Is a fire truck really a fire truck? Is a truck really a truck? Is anything really what it is? We assume that things really are what they appear to us to be. This assumption is yet another form of the Myth of the Given. Unfortunately it isn’t true. Most of us have already realized that things are not always as they appear to us. I wanted to take this inquiry a little further.
Imagine this scene. You are walking with a friend near a busy street. You hear a siren sounding and then you point to one of many vehicles in the street and say, “Look, a fire truck.” Your friend immediately looks in the direction you are pointing toward and without even a thought recognizes the fire truck from among the many other vehicles in the crowded street.

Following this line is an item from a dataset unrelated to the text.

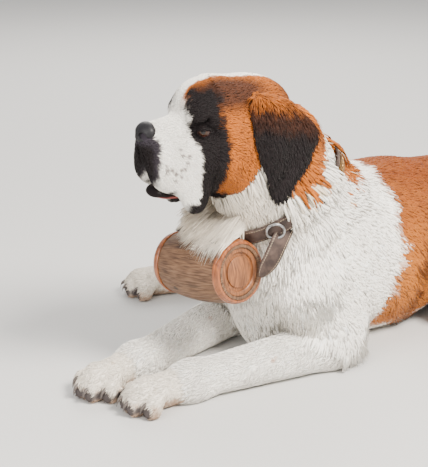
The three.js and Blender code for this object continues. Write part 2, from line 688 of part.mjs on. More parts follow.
// A paw of four toes, from its heel to its toe tip, and the claws of its toes.
function pawOf(heel, toe, lift, girth) {
  const t = point(toe);
  const ahead = t.clone().sub(point(heel)).setZ(0).normalize();
  const across = v3(-ahead.y, ahead.x, 0).multiplyScalar(-1);
  const g = girth;
  const shapes = [bone(heel, [toe[0] - ahead.x * 48 * g, toe[1] - ahead.y * 48 * g, 28 * g], lift, 35 * g)];
  const claws = [];
  for (const k of [-1.5, -0.5, 0.5, 1.5]) {
    const reach = Math.abs(k) > 1 ? 24 : 4;
    const tip = t.clone().addScaledVector(across, k * 27 * g).addScaledVector(ahead, -reach - 22).setZ(18 * g);
    const root = t.clone().addScaledVector(across, k * 20 * g).addScaledVector(ahead, -74 * g).setZ(40 * g);
    shapes.push(bone(root.toArray(), tip.toArray(), 17 * g, 18 * g));
    shapes.push(ellipsoid(tip.toArray(), [18 * g, 20 * g, 27 * g]));
    claws.push(clawOf(tip, ahead, g));
  }
  const field = blend(shapes, 9);
  const low = [Math.min(heel[0], toe[0]) - 90, Math.min(heel[1], toe[1]) - 40, -30];
  const high = [Math.max(heel[0], toe[0]) + 90, Math.max(heel[1], toe[1]) + 60, 120];
  return { field, low, high, claws, ahead };
}
function clawOf(tip, ahead, g) {
  const up = v3(0, 0, 1);
  const side = ahead.clone().cross(up);
  const section = (along, z, size) => ({
    at: tip.clone().addScaledVector(ahead, along).setZ(z),
    wide: side.clone().multiplyScalar(size * 0.8),
    thick: up.clone().multiplyScalar(size),
  });
  const face = 16 * g;
  return loft([
    section(face - 3, 30 * g, 4.6 * g), section(face + 4 + CLAW_LENGTH * 0.55, 24 * g, 3.6 * g),
    section(face + 4 + CLAW_LENGTH, 13 * g, 1.3),
  ], 6);
}
function addPaw(name, paw, cutAt, cutAway) {
  const whole = skin(paw.field, paw.low, paw.high, STEP.paw);
  const room = grown(whole);
  let made = onFloor(whole);
  if (cutAt) made = keep(made, cutAt, paw.ahead);
  for (const other of cutAway) made = made.subtract(other);
  made = largest(made);
  add(name, made, "white");
  paw.claws.forEach((claw, i) => add(name.replace("paw", "claw") + "_" + (i + 1), largest(claw.subtract(room)), "claw"));
  return [room, ...paw.claws.map((claw) => grown(claw))];
}

// Forelegs: a forearm from elbow to wrist, and a paw.
function foreleg(side, elbow, wrist, toe, others) {
  const name = side > 0 ? "left" : "right";
  const field = blend([
    bone(elbow, wrist, FOREARM_RADIUS + 6, FOREARM_RADIUS - 8),
    ellipsoid([elbow[0], elbow[1] + 10, elbow[2] - 4], [44, 44, 46]),
    ellipsoid(wrist, [40, 44, 36]),
  ], 25);
  const low = [Math.min(elbow[0], toe[0]) - 110, toe[1] - 60, -30];
  const high = [Math.max(elbow[0], toe[0]) + 110, elbow[1] + 90, 170];
  const paw = pawOf(wrist, toe, 34, 0.93);
  const cutAt = point(wrist).addScaledVector(paw.ahead, 14);
  let arm = onFloor(skin(field, low, high, STEP.limb));
  arm = keep(arm, cutAt, paw.ahead.clone().negate());
  for (const other of [torsoGrown, ...others]) arm = arm.subtract(other);
  add("forearm_" + name, largest(arm), "white");
  return addPaw("forepaw_" + name, paw, cutAt, others);
}
const leftPaw = foreleg(1, LIMB.leftElbow, LIMB.leftWrist, LIMB.leftToe, []);
foreleg(-1, LIMB.rightElbow, LIMB.rightWrist, LIMB.rightToe, leftPaw);

// Hind legs: the left one folded beside the rump, the right one out on the far side.
const thighLeftField = blend([
  bone(LIMB.leftHip, LIMB.leftKnee, 112, 62),
  bone(LIMB.leftKnee, LIMB.leftHock, 56, 36),
], 40);
const THIGH_LEFT_BOX = [[-40, 220, -40], [300, 660, 320]];
const thighLeftWhole = skin(thighLeftField, ...THIGH_LEFT_BOX, STEP.thigh);
const thighLeftGrown = grown(thighLeftWhole);
const breeches = [[200, 560, 150], [196, 596, 120], [206, 590, 76], [196, 520, 190]];
let thighLeft = withLocks(thighLeftWhole, thighLeftField, breeches, v3(0.1, 0.45, -0.88), LOCK.breeches);
const loinsRoom = grown(loins, 0.7);
thighLeft = onFloor(thighLeft).subtract(torsoGrown).subtract(loinsRoom);
add("thigh_left", largest(thighLeft), "russet");
addPaw("hindpaw_left", pawOf(LIMB.leftHindHeel, LIMB.leftHindToe, 30, 0.95), null, [thighLeftGrown, torsoGrown]);

const thighRightField = blend([
  bone(LIMB.rightHip, LIMB.rightKnee, 108, 62),
  ellipsoid([LIMB.rightKnee[0] + 30, LIMB.rightKnee[1] + 40, 84], [70, 90, 96]),
], 40);
const shankRightField = bone(LIMB.rightKnee, LIMB.rightHock, 56, 36);
const shankAxis = point(LIMB.rightHock).sub(point(LIMB.rightKnee)).normalize();
const shankTop = point(LIMB.rightKnee).addScaledVector(shankAxis, 46);
const hockCut = point(LIMB.rightHock).addScaledVector(shankAxis, 6);
const legRightField = blend([thighRightField, shankRightField], 30);
const legRightWhole = withLocks(skin(legRightField, [-420, 20, -50], [100, 660, 350], STEP.thigh), legRightField,
  [[-180, 470, 120], [-160, 510, 150], [-215, 400, 90]], v3(-0.1, 0.5, -0.86), LOCK.breeches);
const legRight = onFloor(legRightWhole).subtract(torsoGrown).subtract(loinsRoom).subtract(grown(chest, 0.7));
add("thigh_right", largest(keep(legRight, shankTop, shankAxis.clone().negate())), "russet");
add("shank_right", largest(keep(keep(legRight, shankTop, shankAxis), hockCut, shankAxis.clone().negate())), "russet");
const hindRight = pawOf(LIMB.rightHindHeel, LIMB.rightHindToe, 34, 0.95);
hindRight.field = blend([hindRight.field, bone(LIMB.rightHock, LIMB.rightHindHeel, 38, 36)], 15);
hindRight.high[1] += 40;
hindRight.ahead.copy(shankAxis);
addPaw("hindpaw_right", hindRight, hockCut, []);

// Tail: a thick brush laid on the floor behind, in three lengths.
const tailField = blend(TAIL_PATH.slice(1).map(([x, y, z, r], i) => {
  const [px, py, pz, pr] = TAIL_PATH[i];
  return bone([px, py, pz], [x, y, z], pr, r);
}), 18);
const plume = [[-20, 700, 90], [40, 745, 110], [20, 800, 30], [80, 790, 60], [70, 880, 20], [120, 930, 60],
  [140, 870, 40], [200, 950, 30], [230, 890, 30], [290, 940, 25], [330, 880, 20]];
const tailLie = (x, y, z) => {
  const near = TAIL_PATH.map(([a, b, c], i) => [Math.hypot(a - x, b - y, c - z), i]).sort((p, q) => p[0] - q[0])[0][1];
  const i = Math.min(near, TAIL_PATH.length - 2);
  return point(TAIL_PATH[i + 1].slice(0, 3)).sub(point(TAIL_PATH[i].slice(0, 3))).normalize();
};
const tailWhole = skin(tailField, [-80, 600, -30], [440, 1010, 260], STEP.tail);
const tail = onFloor(withLocks(tailWhole, tailField, plume, tailLie, LOCK.plume));
const tailCuts = [3, 5].map((i) => {
  const a = point(TAIL_PATH[i - 1].slice(0, 3));
  const b = point(TAIL_PATH[i + 1].slice(0, 3));
  return { at: point(TAIL_PATH[i].slice(0, 3)), along: b.sub(a).normalize() };
});
const tailRoot = keep(tail, tailCuts[0].at, tailCuts[0].along.clone().negate());
const tailRest = keep(tail, tailCuts[0].at, tailCuts[0].along);
add("tail_root", largest(tailRoot.subtract(torsoGrown).subtract(loinsRoom)), "russet");
add("tail_brush", largest(keep(tailRest, tailCuts[1].at, tailCuts[1].along.clone().negate())), "russet");
add("tail_tip", largest(keep(tailRest, tailCuts[1].at, tailCuts[1].along)), "white");

// The collar, its plate behind the ear, its buckle, the hangers of the keg and the loose strap end.
const wornRoom = [torsoGrown, kegRoom];
add("collar", largest(collar.subtract(torsoGrown).subtract(kegRoom)), "leather");
const plateRings = [24, 30, 36, 42, 48].map((deg) => {
  const { at, out } = onNeck(rad(deg), fullNeck);
  const corner = (along, off) => at.clone().addScaledVector(collarAxis, along).addScaledVector(out, off);
  const [inner, outer] = [COLLAR_THICKNESS + 2 * GAP, COLLAR_THICKNESS + 2 * GAP + 2];
  return [corner(-9, inner), corner(9, inner), corner(9, outer), corner(-9, outer)];
});
add("collar_plate", bandOf(plateRings, false).subtract(grown(collar)), "metal");
const buckleSpot = onNeck(rad(-42), fullNeck, COLLAR_THICKNESS + 5);
const buckleTurn = new THREE.Matrix4()
  .makeRotationFromQuaternion(new THREE.Quaternion().setFromUnitVectors(v3(0, 0, 1), buckleSpot.out))
  .setPosition(buckleSpot.at);
const buckle = solid(new THREE.TorusGeometry(17, 2.6, 5, 14), buckleTurn);
const clearOf = (made, others) => largest(others.reduce((left, other) => left.subtract(other), made));
add("buckle", clearOf(buckle, [grown(collar), grown(neck, 2.5), ...wornRoom]), "metal");
const strapOut = () => v3(0.93, -0.32, 0.16);
const strapEnd = strapOf([
  v3(99, -122, 322), v3(107, -146, 300), v3(110, -168, 272), v3(109, -184, 246), v3(106, -192, 232), v3(103, -198, 218),
], [14, 14, 14, 14, 12, 2], strapOut, 4);
const hangers = [1, -1].map((s) => {
  const { at } = onNeck(rad(-90 + s * 24), fullNeck, COLLAR_THICKNESS + 1);
  const over = (y, z) => v3(8 + s * 46, y, z);
  return strapOf([at, over(-206, 283), over(-228, 284), over(-250, 283), over(-270, 276)], [9, 9, 9, 9, 9],
    () => v3(0, 0, 1), 3.5);
});
add("strap_end", clearOf(strapEnd, [grown(collar), grown(buckle), ...wornRoom, grown(neckWhole)]), "leather");
hangers.forEach((made, i) => {
  add("hanger_" + ["left", "right"][i],
    clearOf(made, [grown(collar), grown(buckle), grown(neckWhole), ...wornRoom]), "leather");
});

export default dog;
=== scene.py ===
"""Saint Bernard lying on its chest with a keg on its collar: skin, coat, eyes, claws and what it wears.

Lengths in the code are millimetres, as in the part's source, and turn into metres when a mesh is made.
"""

import logging
import math
from dataclasses import dataclass, field
from enum import Enum
from typing import Callable, NamedTuple, Optional, Sequence

import bmesh
import bpy
import numpy as np
from mathutils import Matrix, Vector


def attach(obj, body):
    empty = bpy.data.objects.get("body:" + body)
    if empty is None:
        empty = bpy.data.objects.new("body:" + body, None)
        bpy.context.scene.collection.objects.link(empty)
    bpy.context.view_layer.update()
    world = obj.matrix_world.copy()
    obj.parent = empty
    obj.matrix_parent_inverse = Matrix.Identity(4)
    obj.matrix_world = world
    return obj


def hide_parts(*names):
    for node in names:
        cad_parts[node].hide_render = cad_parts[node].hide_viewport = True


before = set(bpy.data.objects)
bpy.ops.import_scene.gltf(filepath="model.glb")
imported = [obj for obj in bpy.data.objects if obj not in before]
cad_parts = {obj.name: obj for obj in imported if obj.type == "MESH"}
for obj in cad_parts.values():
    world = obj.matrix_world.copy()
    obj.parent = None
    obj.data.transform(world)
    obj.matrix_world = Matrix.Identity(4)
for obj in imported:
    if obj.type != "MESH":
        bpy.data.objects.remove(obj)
LOG = logging.getLogger("saint_bernard")
BODY = "root"
METRES = 0.001
SEED = 4117
FLOOR_GAP = 0.8

Array = np.ndarray
Field = Callable[[Array], Array]
Colour = tuple[float, float, float]
Point = tuple[float, float, float]


# Fields.
def unit(v: Array) -> Array:
    """Return the vectors of the last axis at length one."""
    return v / np.maximum(np.linalg.norm(v, axis=-1, keepdims=True), 1e-9)


def ramp(value: Array, low: float, high: float) -> Array:
    """Return 0 at low, 1 at high and a smooth step between them."""
    t = np.clip((value - low) / (high - low), 0, 1)
    return t * t * (3 - 2 * t)


def ripple(p: Array, size: float, phase: float = 0.0) -> Array:
    """Return a soft seeded unevenness from -1 to 1 with lumps of about the given size."""
    x, y, z = (p[:, i] * (2 * math.pi / size) for i in range(3))
    wave = np.sin(x + 1.7 * np.sin(y * 0.63 + phase) + phase)
    wave = wave + np.sin(y * 1.13 + 1.9 * np.sin(z * 0.71 + phase))
    wave = wave + np.sin(z * 0.91 + 1.6 * np.sin(x * 0.83 - phase) + 2 * phase)
    return wave / 3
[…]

But what is a fire truck…really? If we dismantle a fire truck into all of its parts and pieces and then pile those up on the ground and ask our friend what he sees when she looks at the pile she will probably not say “A fire truck.” She will say a pile of parts, or maybe just a pile of junk. All of the physical parts of the fire truck are still there, but the fire truck seems to be gone.
When we dismantled the fire truck we didn’t change the physical aspect of its reality we simply changed the functional aspect of its reality. Physically it is all still there, but the parts arranged randomly in a pile can no longer function like a fire truck. So we seem to have separated out a physical aspect of reality from a functional aspect of reality.

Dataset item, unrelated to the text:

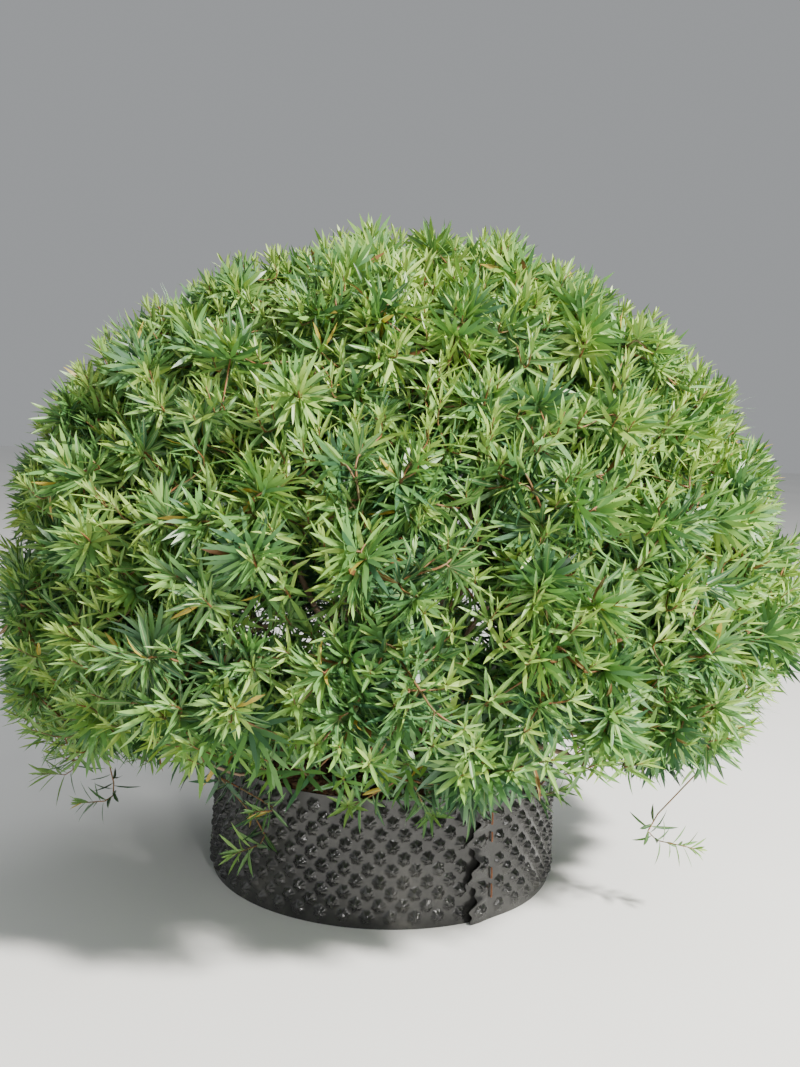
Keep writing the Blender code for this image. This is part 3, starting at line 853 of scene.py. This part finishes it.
def tubes(limbs, sides, relief=None):
    """Closed tubes along limbs of (points, radii), with the radius at each face.

    Every point gets a ring square to the limb's direction; a point in the middle closes each end.
    """
    points = np.concatenate([path for path, _ in limbs])
    radii = np.concatenate([radius for _, radius in limbs])
    last = np.cumsum([len(path) for path, _ in limbs]) - 1
    first = np.concatenate(([0], last[:-1] + 1))
    body = np.setdiff1d(np.arange(len(points)), last)
    turn = np.arange(sides) * math.tau / sides
    radius = radii[:, None] * np.ones(sides)
    if relief is not None:
        radius = radius * relief(points, turn)
    side, up = limb_axes(limbs)
    spokes = side[:, None] * np.cos(turn)[None, :, None] + up[:, None] * np.sin(turn)[None, :, None]
    rings = (points[:, None] + spokes * radius[..., None]).reshape(-1, 3)
    faces = tube_faces(body, first, last, sides, len(rings))
    thickness = np.concatenate(((radii[body] + radii[body + 1]) / 2, radii[first], radii[last]))
    return np.concatenate((rings, points[first], points[last])), faces, np.repeat(thickness, sides)


def limb_axes(limbs):
    """Two directions square to each limb at its points: crosses with the axis that it least follows."""
    along = np.concatenate([unit(np.gradient(path, axis=0)) for path, _ in limbs])
    spans = np.array([path[-1] - path[0] for path, _ in limbs])
    lengths = [len(path) for path, _ in limbs]
    reference = np.repeat(np.eye(3)[np.argmin(np.abs(spans), axis=1)], lengths, axis=0)
    side = unit(np.cross(along, reference))
    return side, np.cross(side, along)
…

Now what happens if we take a beautiful new fully functional fire truck and park it in the middle of a village of tribes people in the rainforest of South America who have no conception whatsoever of what a fire truck is? The fire truck could sit there for years and huts and houses could burn down all around it and the fire truck would never be used to stop a single one of them. Is it still a fire truck? Theoretically it could still function as a fire truck if someone knew how to use it.
What if the tribes people start using the odd object that has been parked in their village as a meeting place for festivals. Is the fire truck now a meeting place? Is a fire truck a fire truck if it doesn’t put out fires? Is a fire truck a meeting place if it is a place where people gather? We are talking about another layer of reality – social reality.
The interesting thing about reality is that it is complex and layered. It contains at least a physical layer, a functional layer and a social layer. Which is really real? If you are a materialist you will say the physical layer is ultimately the real truth and everything else is relative. If you are a functionalist you will lean toward the functional definition of reality. If you are a cultural relativist you will tend to see the social reality as more foundational then the other two. If you are a nihilistic relativist you will say that none of them are really real because they are all just perspectives and there is nothing that is absolutely real.
The Pragmatists had an interesting take on this. Charles Sanders Peirce saw the world as made up of an infinite array of signs that point toward an ever-evolving deeper reality. In our example of the fire truck in the busy street there is a series of signs that lead to and interact together. The sound of the siren is a sign of a fire truck. The visual sight of the fire truck is another sign of the fire truck. The sounds that make up the word ‘fire truck’ are yet a third sign of the fire truck. The finger pointing is a sign to look in a particular direction. The fire truck itself is a sign of the ability to put out a fire etc…signs pointing to signs pointing to more signs forever.
What is the ultimate reality toward which all of these signs are pointing? According to Peirce that reality is not only being pointed toward but also revealed through and created by signs. For him signs are not just signs pointing toward reality, but also part of reality. Signs point toward realities. Those realities themselves are also signs that point toward other realities. Reality consists of signs, but signs are also part of reality. Reality is growing in the form of signs that emerge to point toward realities and themselves become the realities that future signs will point toward.
The ultimate reality will not be fully revealed/created until every possible sign – every last pointing – has come into being. Then we will finally see all of the signs that represent every possible perspective on what is real.